Alfredo Villatoro (Proceso Digital)
The Inter American Press Association (IAPA) condemned the abduction this morning of Honduras journalist Alfredo Villatoro, asking the country’s president, Porfirio Lobo, to take immediate action in the case. It also urged the government to organize means of ensuring the safety of members of the press and put an end to the impunity that surrounds other cases of violence against news media and individual journalists.

Villatoro, with the Tegucigalpa radio station HRN, was driving at 4:45 a.m. on his way to the station, where he is in charge of the newscast “Diario Matutino” (Morning News), when he was intercepted and kidnapped by at least six assailants who were riding in two pickup trucks, a police spokesman reported.

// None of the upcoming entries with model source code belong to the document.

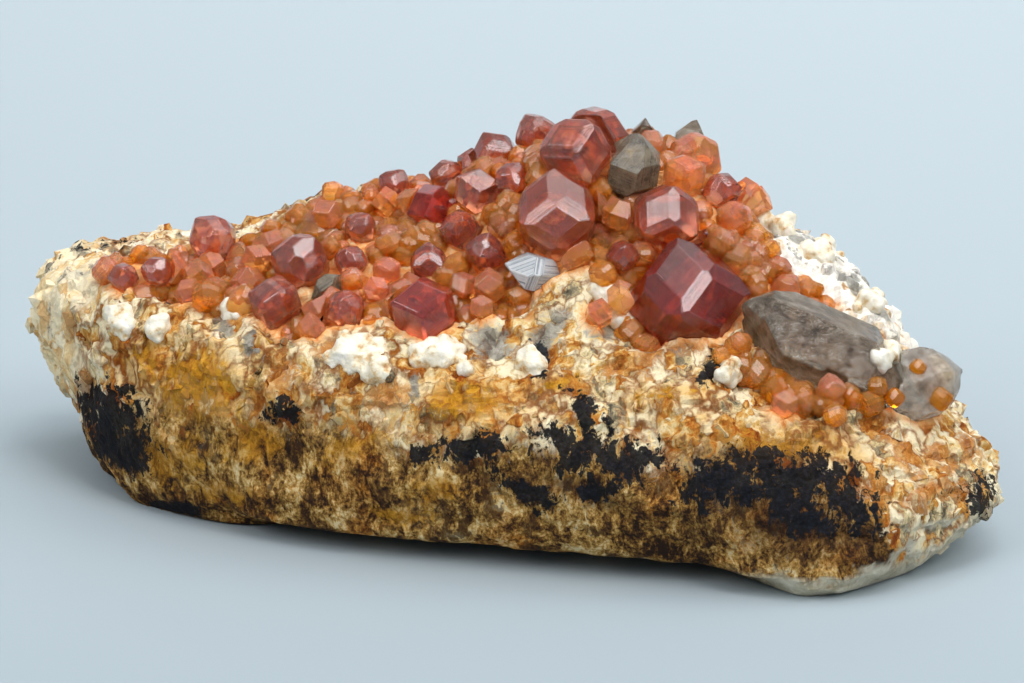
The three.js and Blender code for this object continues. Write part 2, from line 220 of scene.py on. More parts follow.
def roughen(rock_mesh):
    points = points_of(rock_mesh)
    normals = normals_of(rock_mesh)
    against, distance = nearest_crystal(points)
    snug = distance < REACH
    coarse, coarse_crack = blocks(points, 3.4, 11)
    fine, fine_crack = blocks(points + 0.4 * swells(points, 1.5, 12)[:, None], 1.5, 21)
    relief = 0.45 * swells(points, 6.0, 1) + 0.3 * swells(points, 2.2, 2) + 0.2 * swells(points, 0.9, 3)
    relief += 0.45 * (coarse - 0.5) + 0.34 * (fine - 0.5)
    relief -= 0.2 * (1 - fade(coarse_crack, 0, 0.3)) + 0.1 * (1 - fade(fine_crack, 0, 0.25))
    relief *= 1 - 0.55 * fade(worn_depth(points, normals), -0.5, 2)
    held = fade(distance, REACH, 2.2) * fade(points[:, 2], 0.2, 1.4)
    moved = points + normals * (relief * held)[:, None]
    moved[snug] = against[snug]
    moved[:, 2] = np.maximum(moved[:, 2], 0)
    foot = (1 - fade(moved[:, 2], 0.3, 2.2)) * fade(-moved[:, 1], 4, 12)
    foot *= fade(26 - np.abs(moved[:, 0]), 0, 8)
    moved[:, 1] += 3.4 * foot  # the front rim stands clear of the ground
    move_points(rock_mesh, moved)
    print("relief in mm:", round(float(relief.min()), 2), "to", round(float(relief.max()), 2))


roughen(rock.data)

# %% [markdown]
# ## Stains on the rock
# Iron and manganese water has stained the broken front: blue-black manganese oxide in patches, brown
# limonite over the lower half, ochre and orange rust near the white top. The patches are laid out as
# ellipses in the front view, each with a place across and up, a half-width, a half-height and a
# turn. Each point of the net keeps how deep it is inside a patch, and the material breaks up the edge
# with fine noise, so that the boundary is sharper than the net.

# %% Patches laid out in the front view
MANGANESE = [  # across, up, half-width, half-height in mm, turn in degrees
    (-33.3, -5.9, 3.0, 2.2, 0), (-32.3, -8.6, 2.5, 2.0, 0), (-35.4, -4.8, 1.6, 1.1, 0),
    (-19.3, -6.1, 1.4, 0.8, 0), (-27.6, -14.0, 2.6, 0.8, -6), (-3.5, -9.0, 2.9, 1.1, 3),
    (-7.4, -9.6, 1.5, 0.9, 10), (0.9, -12.5, 2.7, 0.8, -30), (6.1, -6.2, 1.2, 1.9, 0),
    (6.2, -9.2, 3.6, 1.7, -10), (10.4, -10.2, 2.6, 1.4, 0), (7.2, -12.3, 1.9, 0.8, 15),
    (17.8, -11.4, 3.3, 1.6, 15), (23.2, -10.7, 4.6, 1.9, -8), (27.6, -13.0, 3.4, 1.8, -35),
    (24.4, -14.6, 2.8, 1.3, -20), (22.0, -12.8, 3.4, 1.0, -10), (38.9, -13.2, 1.3, 1.8, 0),
    (16.3, -2.4, 0.7, 1.3, 10), (2.6, -1.4, 0.9, 1.3, -15),
]
OCHRE = [
    (-28.6, -9.4, 3.2, 2.2, -20), (-24.0, -12.6, 2.6, 1.0, -10), (-9.0, -14.8, 2.4, 0.9, 0),
    (-26.2, -3.8, 3.9, 2.7, -10), (-30.4, -1.1, 1.6, 1.2, 0), (-3.8, -4.8, 3.2, 1.4, 0),
    (4.2, -3.6, 1.6, 0.6, 0), (22.3, -8.6, 5.0, 1.4, -5), (-21.5, -8.5, 3.0, 1.4, 0),
    (-14.0, -9.0, 2.6, 1.2, 20), (-6.0, -12.8, 3.0, 1.0, 0), (12.8, -4.4, 2.2, 0.7, 0),
]
RUST = [
    (11.1, -0.9, 1.3, 1.9, 0), (-19.2, -2.6, 1.5, 2.3, 0), (-10.6, -4.5, 1.3, 1.6, 0),
    (14.6, 0.2, 3.8, 1.3, -5), (31.5, -7.6, 1.6, 0.7, -20), (35.0, -9.4, 1.3, 0.8, 0),
    (38.0, -8.6, 0.9, 1.3, 0), (35.6, -12.6, 2.8, 0.8, 15), (33.0, -9.6, 0.7, 1.8, 10),
    (36.4, -10.6, 0.6, 1.6, -20), (-24.5, 2.2, 2.4, 0.7, -10), (-15.5, -0.6, 1.8, 0.6, 0),
    (1.0, 2.8, 1.6, 0.8, 0), (8.2, -2.2, 1.6, 0.6, 0), (-30.5, -10.6, 1.7, 1.2, 0),
    (-17.8, -9.0, 1.8, 1.6, 0), (13.2, -12.4, 3.4, 0.9, 0), (30.0, -12.4, 1.3, 1.6, 20),
]
UMBER = [
    (24.0, -15.0, 9.5, 4.0, -12), (6.0, -12.6, 6.0, 1.4, -8), (35.5, -13.0, 3.5, 1.2, 15),
]
QUARTZ_GREY = [
    (-21.4, -0.4, 1.0, 1.1, 0), (-23.9, 1.0, 1.0, 0.7, 0), (-1.8, 0.2, 1.7, 1.6, 0),
    (3.2, 0.6, 1.3, 1.9, -15), (7.5, 0.9, 1.2, 0.9, 0), (13.8, -0.3, 1.2, 0.8, 0),
    (-8.5, -4.0, 0.7, 1.7, 0), (24.0, 8.9, 2.4, 0.5, -30), (28.2, 5.1, 2.2, 0.5, -35),
    (20.6, 8.6, 1.2, 0.5, 0), (31.0, 2.6, 1.6, 0.5, -40), (-36.5, 5.6, 1.2, 0.6, 0),
]
SLOPE_FOOT = [(14, 6.0), (19.4, 4.3), (31.5, 0.1), (37.3, -4.0)]  # the white slope is above this line


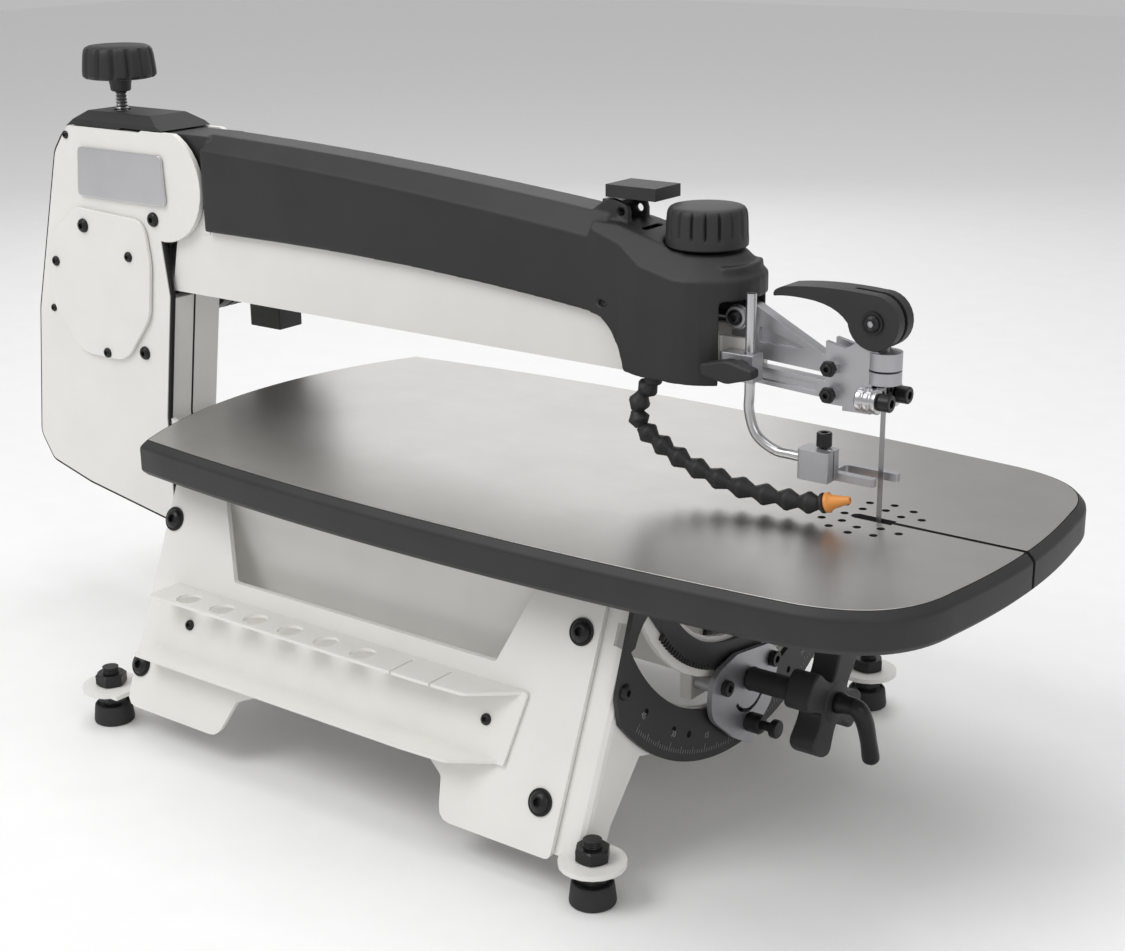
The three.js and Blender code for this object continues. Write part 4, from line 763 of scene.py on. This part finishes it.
def make_motor():
    x, z, radius = -582, 280, 46
    shell = [(0, 0.3), (36, 0.3), (36, 3), (radius, 3.2), (radius, 8)]
    for i in range(9):
        at = 14 + i * 8.6
        shell += [(radius, at), (radius - 1.6, at + 0.6), (radius - 1.6, at + 3.2), (radius, at + 3.8)]
    shell += [(radius, 100), (radius - 1, 103.6), (radius - 6, 104.2), (radius - 6, 107.5),
              (radius - 8, 109.7), (12, 109.7),
              (11, 108.6), (0, 108.6)]
    body = turned("motor_shell", shell, (x, 24, z), (0, 1, 0), 64)
    # The vent openings are not cut: near-black strips on the end cap paint the shade inside them
    vents = []
    for ring, count in ((18, 12), (28, 18)):
        for i in range(count):
            angle = TAU * i / count
            direction = Vector((math.cos(angle), 0, math.sin(angle)))
            start = Vector((x, 0, z)) + direction * (ring - 3.4)
            end = Vector((x, 0, z)) + direction * (ring + 3.4)
            vents.append(tube(f"vent_{ring}_{i}", [(start.x, 133.6, start.z), (end.x, 133.6, end.z)],
                              [1.3, 1.3], 2, 8))
    stand_for(rounded(body, 0.4, 28), "motor")
    dress(joined("motor_vent_shade", vents), "saw_frame", "black_moulding", "dark_gap")
    carried("motor_crank", 0.3)


# ---------------------------------------------------------------- tilt controls
def star_outline():
    """Four round lobes with hollow sides between them."""
    shape = [(0, 33.6), (9, 33.6), (18, 32.6), (23, 29.6), (25.5, 25), (30, 19.6), (37, 16.2), (45, 15)]
    points = []
    for quarter in range(4):
        turn = 90 * quarter + 60
        points += [(turn + a, r) for a, r in shape]
        points += [(turn + 90 - a, r) for a, r in reversed(shape[1:-1])]
    return [Vector((r * math.cos(math.radians(a)), r * math.sin(math.radians(a)), 0)) for a, r in points]


def make_tilt_controls():
    corners = star_outline()
    smooth = smooth_path(corners + corners[:1], 3)[:-1]
    star = plate("star_lobes", [[(p.x, p.y + PINION_Z) for p in smooth]], 17, 1.6, facing_x(-39.6))
    hub = turned("star_hub", [(0, -41), (11, -41), (13.6, -38), (14, -30), (13.4, -22.8), (11.5, -21.8),
                              (0, -21.8)],
                 (0, 0, PINION_Z), (1, 0, 0), 40)
    sleeve = turned("star_sleeve", [(0, -103.7), (4.8, -103.7), (4.8, -81), (7.2, -81), (7.6, -79.5),
                                    (7.2, -78), (7.2, -39),
                                    (0, -39)], (0, 0, PINION_Z), (1, 0, 0), 36)
    teeth = []
    for tooth in range(20):
        for turn, height in ((-0.34, -1.7), (-0.24, -0.2), (-0.1, 0.85), (0.1, 0.85), (0.24, -0.2),
                             (0.34, -1.7)):
            angle = math.pi / 2 + (tooth + turn) * TAU / 20
            radius = 11.18 + height
            teeth.append((radius * math.cos(angle), PINION_Z + radius * math.sin(angle)))
    gear = plate("pinion", [teeth], 4.3, 0.2, facing_x(-90.7))
    stand_for(rounded(joined("tilt_knob", [star, hub, sleeve]), 0), "tilt_knob_and_pinion")
    dress(gear, "tilt_knob", "blade_steel")
    stem = turned("lever_stem", [(0, -35), (4.2, -35), (4.2, -22), (6.2, -21.6), (6.6, -20.6), (6.4, -18),
                                 (5.7, -15),
                                 (5.6, -10), (0, -10)], (0, 0, PINION_Z), (1, 0, 0), 32)
    arm = tube("lever_arm", [(-22, 0, PINION_Z), (-13, 0, PINION_Z), (-7.5, 0.7, PINION_Z - 2),
                             (-4.6, 3, PINION_Z - 10),
                             (-4, 7.2, PINION_Z - 23), (-4, 10.6, PINION_Z - 34),
                             (-4, 11.4, PINION_Z - 37), (-4, 11.9, PINION_Z - 39.5)],
               [5.4, 5.5, 5.6, 5.4, 5.0, 5.3, 4.6, 1.6], 6, 24)
    stand_for(rounded(joined("lock_lever", [stem, arm]), 0), "tilt_lock_lever")
    carried("trunnion_bracket", 0.8, segments=3)
    for side in (-1, 1):
        word = "left" if side < 0 else "right"
        cap_screw(f"bracket_screw_{word}", (-82.2, 27 * side, 81), (1, 0, 0), 5, 4, "saw_frame")
    screw = [(0, -0.1), (2.8, -0.1), (2.8, 5.4), (5.8, 5.6), (6.2, 6.4), (6.2, 14), (5.4, 15.2),
             (2.9, 15.6), (2.9, 22), (5.4, 22.3),
             (5.8, 23), (5.8, 26), (5.2, 26.8), (0, 27)]
    stand_for(rounded(turned("pointer_thumb_screw", screw, (-87.1, 0, 49), (1, 0, 0), 40), 0),
              "pointer_screw")


# ---------------------------------------------------------------- arm and head
def make_arm():
    carried("arm_beam", 0.8)
    moulded("arm_cover", 1.1, 6)
    liner = block("crown_liner", (-178, -13, 362), (-143, 13, 369.4), 0.2)
    dress(liner, "upper_arm", "black_moulding")
    cheek = block("beam_cheek", (-534, -18.6, 305.5), (-510.8, -17.8, 323), 0.2)
    dress(cheek, "upper_arm", "white_paint")
    carried("power_toggle", 0.4)
    carried("rod_clamp", 0.8)
    rod = tube("hold_down_bar", [(-76, -16, 318), (-76, -16, 290), (-76, -16, 262), (-76, -16, 250),
                                 (-71, -16, 237),
                                 (-59, -16, 230), (-48, -16, 229.2), (-40, -16, 229)], [3] * 8, 8, 24)
    stand_for(rounded(rod, 0), "hold_down_rod")
    wing = softened([(-94, 273.5, 2), (-94.5, 280, 2), (-77, 284.2, 9), (-60.5, 280.5, 2),
                     (-60.5, 275.5, 2), (-77, 270.5, 9)])
    grip = plate("wing_grip", [wing], 9, 1.6, facing_y(-31.5))
    hub = turned("wing_hub", [(0, 0), (5.4, 0), (5.4, 8.4), (0, 8.4)], (-77, -23.4, 276), (0, -1, 0), 32)
    stand_for(rounded(joined("wing_knob", [grip, hub]), 0), "hold_down_wing_knob")
    carried("hold_down_foot", 0.7)
    head = cap_screw("foot_clamp_head", (-30, -11, 236), (0, 0, 1), 4.4, 8, "work_foot_clamp")
    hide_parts("foot_clamp_screw")


# ---------------------------------------------------------------- blade drive
def make_drive():
    carried("upper_bell_crank", 0.6)
    carried("upper_link", 0.6)
    carried("upper_blade_holder", 0.5)
    for node in ("rear_rocker", "upper_push_rod", "lower_push_rod", "lower_bell_crank", "lower_link",
                 "lower_blade_holder",
                 "lower_chuck_screw"):
        carried(node, 0.3)
    carried("saw_blade", 0.08)
    carried("tension_lever", 1.5, 28, 3)
    barrel = [(2.9, 3), (6.6, 3), (7.1, 2.6), (7.1, 0.4), (6.5, -0.2), (6.5, -1.4), (7.1, -2), (7.1, -4.2),
              (6.5, -4.8),
              (6.5, -5.8), (7.1, -6.4), (7.1, -8.8), (6.4, -9.6), (0, -9.6)]
    parts = [turned("chuck_barrel", barrel, (0, y, 266.5), (1, 0, 0), 40) for y in (-10.6, 10.6)]
    parts.append(block("chuck_bridge", (-0.6, -8, 261), (3, -0.6, 273.6), 0.5))
    parts.append(block("chuck_bridge", (-0.6, 0.6, 261), (3, 8, 273.6), 0.5))
    parts.append(block("chuck_bridge", (-0.6, -3, 268.8), (3, 3, 273.6), 0.5))
    stand_for(rounded(joined("blade_chuck", parts), 0), "upper_chuck")
    for word, y in (("left", -10.6), ("right", 10.6)):
        head = cap_screw(f"chuck_cap_{word}", (3.3, y, 266.5), (1, 0, 0), 4.9, 7, "clamp_screw_" + word)
        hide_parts("chuck_screw_" + word)
    for i, (x, z) in enumerate([(-28, 281), (-28, 266)]):
        hex_nut(f"holder_bolt_{i}", (x, -11.05, z), (0, -1, 0), 4.8, 3.6, "holder_top")
        cap_screw(f"holder_bolt_face_{i}", (x, -11.05, z), (0, -1, 0), 3.2, 4.6, "holder_top")
    washer("cam_washer", (-4, -9.2, 309), (0, -1, 0), 6.4, 2.5, 1.1, "cam_lever", "black_oxide")
    button_screw("cam_nut", (-4, -10.2, 309), (0, -1, 0), 5, "holder_top")
    button_screw("push_bolt_face", (-88, -13.4, 302), (0, -1, 0), 4.6, "bell_crank_top")
    washer("push_bolt_washer", (-88, -10.2, 302), (0, -1, 0), 7.4, 3.2, 0.9, "bell_crank_top")


# ---------------------------------------------------------------- air hose
ROUTE = [(-136, -24.5, 260), (-143, -25, 252), (-147.5, -25, 241), (-144, -25, 231.5),
         (-134.4, -25, 225.4), (-123.6, -25, 220),
         (-111.5, -25, 214.8), (-98.3, -24, 210.7), (-83.4, -24, 207.4), (-68, -23, 205.3),
         (-53.4, -22, 204.4),
         (-39.5, -21, 204.2), (-27, -20, 205.2)]


def hose_segment(name, a, b):
    """One ball-and-socket link: a flared cup that narrows to the neck of the next."""
    start, end = Vector(a), Vector(b)
    length = (end - start).length
    shape = [(0, -0.02), (3.5, -0.02), (3.9, 0.1), (5.6, 0.36), (6.35, 0.46), (6.4, 0.56), (5.7, 0.66),
             (4.2, 0.9), (3.6, 1),
             (0, 1.04)]
    return turned(name, [(radius, along * length) for radius, along in shape], a, end - start, 32)


def make_hose():
    upper = [hose_segment("hose_link", ROUTE[i], ROUTE[i + 1]) for i in range(0, 6)]
    upper.append(turned("hose_socket", [(0, 0), (4.4, 0), (5.2, 1), (5.2, 5.2), (4.4, 5.6), (4.4, 10.5),
                                        (0, 10.5)],
                        (-136, -24.5, 258.5), (0, 0, 1), 32))
    stand_for(rounded(joined("air_hose_rear_links", upper), 0), "air_hose_upper")
    lower = [hose_segment("hose_link", ROUTE[i], ROUTE[i + 1]) for i in range(6, 12)]
    stand_for(rounded(joined("air_hose_front_links", lower), 0), "air_hose_lower")
    aim = Vector((0.955, 0.16, 0.25))
    tip = [(0, 4), (4.9, 4), (5.7, 4.5), (5.9, 6.4), (4.9, 7.2), (4.2, 8.2), (3.0, 13.5), (2.2, 18),
           (1.9, 18.6), (1.1, 18.6),
           (1.1, 13), (0, 13)]
    stand_for(rounded(turned("air_nozzle_tip", tip, ROUTE[12], aim, 40), 0), "air_nozzle")
    cup = [(0, -0.4), (3.6, -0.4), (4.4, 0.6), (5.8, 2), (5.9, 3.2), (4.6, 4.2), (0, 4.2)]
    dress(rounded(turned("air_nozzle_cup", cup, ROUTE[12], aim, 32), 0), "nozzle", "black_moulding")


# ---------------------------------------------------------------- stage
def make_stage():
    size = FLOOR_HALF
    floor = new_object("floor", [(-size, -size, 0), (size, -size, 0), (size, size, 0), (-size, size, 0)],
                       [(0, 1, 2, 3)])
    floor.data.materials.append(surface("floor_pale", (0.93, 0.93, 0.93), (0.55, 0.7), 0.0, 0.01, 60, 0.02,
                                        0.0005))
    world = bpy.data.worlds.new("studio")
    bpy.context.scene.world = world
    world.use_nodes = True
    world.node_tree.nodes["Background"].inputs["Color"].default_value = (1, 1, 1, 1)
    world.node_tree.nodes["Background"].inputs["Strength"].default_value = WORLD_STRENGTH
    bpy.context.scene.view_settings.view_transform = "Standard"
    lamps = [("key", (-0.7, -1.5, 2.1), 1.3, 24), ("fill", (1.9, -0.9, 1.3), 1.2, 6),
             ("top", (0.1, 0.4, 2.4), 1.8, 20),
             ("back", (-1.12, 1.48, 0.95), 1.0, 3.2)]
    for name, place, width, power in lamps:
        data = bpy.data.lights.new(name, "AREA")
        data.size = width
        data.energy = power
        lamp = bpy.data.objects.new(name, data)
        bpy.context.scene.collection.objects.link(lamp)
        lamp.location = place
        aim = Vector((0, 0, 0.2)) - lamp.location
        lamp.rotation_euler = aim.to_track_quat("-Z", "Y").to_euler()


def make_camera():
    azimuth, elevation, roll = (math.radians(a) for a in CAMERA_ANGLES)
    back = Vector((math.sin(azimuth) * math.cos(elevation), -math.cos(azimuth) * math.cos(elevation),
                   math.sin(elevation)))
    right = Vector((math.cos(azimuth), math.sin(azimuth), 0))
    up = back.cross(right)
    right, up = right * math.cos(roll) + up * math.sin(roll), up * math.cos(roll) - right * math.sin(roll)
    data = bpy.data.cameras.new("camera")
    data.sensor_width = 36
    data.lens = CAMERA_LENS
    camera = bpy.data.objects.new("camera", data)
    bpy.context.scene.collection.objects.link(camera)
    turn = Matrix((right, up, back)).transposed().to_4x4()
    camera.matrix_world = Matrix.Translation(mm(*CAMERA_PLACE)) @ turn
    bpy.context.scene.camera = camera


make_camera()
make_table()
make_rim()
make_stand()
make_feet()
make_trunnion()
make_column()
make_knobs()
make_motor()
make_tilt_controls()
make_arm()
make_drive()
make_hose()
make_stage()

bpy.context.view_layer.update()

Villatoro, known in various local media as one of the Central American country’s most influential radio reporters, had reported receiving death threats.

The chairman of the IAPA’s Committee on Freedom of the Press and Information, Gustavo Mohme, called on the government to act promptly to obtain Villatoro’s immediate release and ensure his life. Mohme, editor of the Lima, Peru, newspaper La República, added, “Every case of violence against journalists and media in Honduras that remains unsolved encourages impunity, generates self-censorship and creates a feeling of impotence among those that suffer it.”

In its recent half-yearly meeting the IAPA adopted a resolution in which it declared that “despite the political commitment of the national government (of Honduras) to reverse the adverse climate that the practice of journalism is facing, there prevail threats against journalists in the country, as well as attacks against the media and the impunity of most of the 19 murders of journalists that have occurred since 2003.”

Also on that occasion President Lobo was urged to show greater political will and effort and “make available the technical, scientific, and legal resources … to put a brake to the violence and harassment against the press, and solve the murders of journalists.”

Villatoro’s abduction occurred two days after the discovery of the body of journalist, gay community activist and National Popular Resistance Front member Erick Martínez Ávila. The reasons for his having been killed are so far unknown.

In another development in Colombia Romeo Langlois, correspondent of the French television channel France 24, remains captive. He was kidnapped on April 28 by the Revolutionary Armed Forces of Colombia (FARC) guerrilla movement, which made a condition of his release that a national and international debate be held on the press. The IAPA held the FARC responsible for the journalist’s physical well-being and demanded his immediate release.